■ Description of the task
Single out the lines of the material that contain "with" and copy them.

[Object data in JSON]
## begin
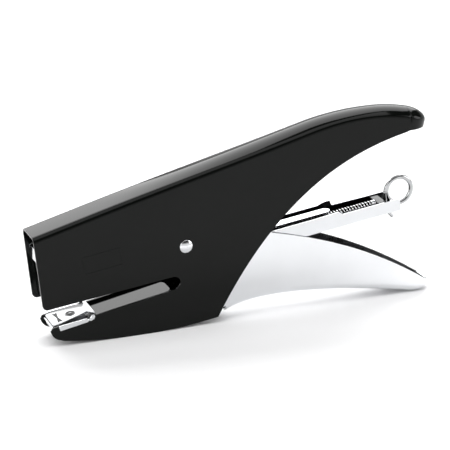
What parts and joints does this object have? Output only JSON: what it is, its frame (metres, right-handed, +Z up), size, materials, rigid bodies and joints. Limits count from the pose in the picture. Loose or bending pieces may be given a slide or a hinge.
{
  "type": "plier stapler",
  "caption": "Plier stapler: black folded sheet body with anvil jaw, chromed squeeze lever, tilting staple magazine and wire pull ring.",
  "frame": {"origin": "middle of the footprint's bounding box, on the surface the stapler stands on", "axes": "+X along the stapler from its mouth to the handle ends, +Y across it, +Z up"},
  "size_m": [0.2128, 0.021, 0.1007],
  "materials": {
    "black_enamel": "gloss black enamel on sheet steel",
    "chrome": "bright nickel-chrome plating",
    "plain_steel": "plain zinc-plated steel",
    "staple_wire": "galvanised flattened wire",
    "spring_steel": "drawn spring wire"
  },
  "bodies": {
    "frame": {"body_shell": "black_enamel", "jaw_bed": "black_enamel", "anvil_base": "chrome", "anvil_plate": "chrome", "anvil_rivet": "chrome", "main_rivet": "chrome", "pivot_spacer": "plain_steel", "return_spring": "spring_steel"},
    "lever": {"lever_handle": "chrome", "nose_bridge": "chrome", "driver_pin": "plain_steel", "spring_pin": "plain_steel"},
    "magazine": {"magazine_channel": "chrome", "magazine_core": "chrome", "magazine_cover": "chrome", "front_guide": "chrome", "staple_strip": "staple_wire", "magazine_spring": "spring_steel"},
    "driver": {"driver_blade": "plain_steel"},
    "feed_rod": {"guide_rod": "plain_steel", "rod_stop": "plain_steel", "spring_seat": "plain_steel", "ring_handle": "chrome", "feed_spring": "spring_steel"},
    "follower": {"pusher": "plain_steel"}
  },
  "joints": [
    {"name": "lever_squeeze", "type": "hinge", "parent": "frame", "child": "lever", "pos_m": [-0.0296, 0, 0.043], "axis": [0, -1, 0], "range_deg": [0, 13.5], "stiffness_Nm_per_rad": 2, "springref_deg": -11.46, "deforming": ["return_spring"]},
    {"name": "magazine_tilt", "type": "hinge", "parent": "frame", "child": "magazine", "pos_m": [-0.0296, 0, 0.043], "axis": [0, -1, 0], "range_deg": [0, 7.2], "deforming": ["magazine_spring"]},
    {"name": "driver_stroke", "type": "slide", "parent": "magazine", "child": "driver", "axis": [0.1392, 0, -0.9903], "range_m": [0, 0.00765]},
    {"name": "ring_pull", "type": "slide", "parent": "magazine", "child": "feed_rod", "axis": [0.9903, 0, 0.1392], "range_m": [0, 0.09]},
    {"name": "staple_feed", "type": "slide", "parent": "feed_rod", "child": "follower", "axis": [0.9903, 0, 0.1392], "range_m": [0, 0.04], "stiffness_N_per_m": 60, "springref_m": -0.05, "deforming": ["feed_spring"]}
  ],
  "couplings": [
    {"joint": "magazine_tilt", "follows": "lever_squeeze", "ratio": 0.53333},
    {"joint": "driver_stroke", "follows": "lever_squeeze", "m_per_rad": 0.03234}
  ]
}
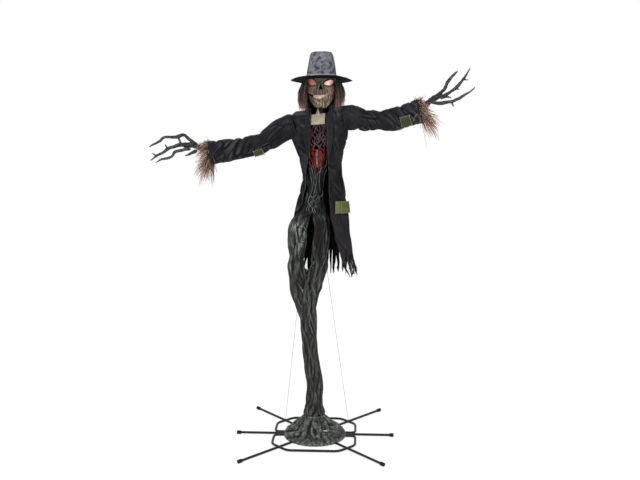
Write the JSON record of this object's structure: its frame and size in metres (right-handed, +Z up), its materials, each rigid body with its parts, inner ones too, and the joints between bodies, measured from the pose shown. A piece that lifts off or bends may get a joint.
## end
■ Task output
  "caption": "Plier stapler: black folded sheet body with anvil jaw, chromed squeeze lever, tilting staple magazine and wire pull ring.",
Write the JSON record of this object's structure: its frame and size in metres (right-handed, +Z up), its materials, each rigid body with its parts, inner ones too, and the joints between bodies, measured from the pose shown. A piece that lifts off or bends may get a joint.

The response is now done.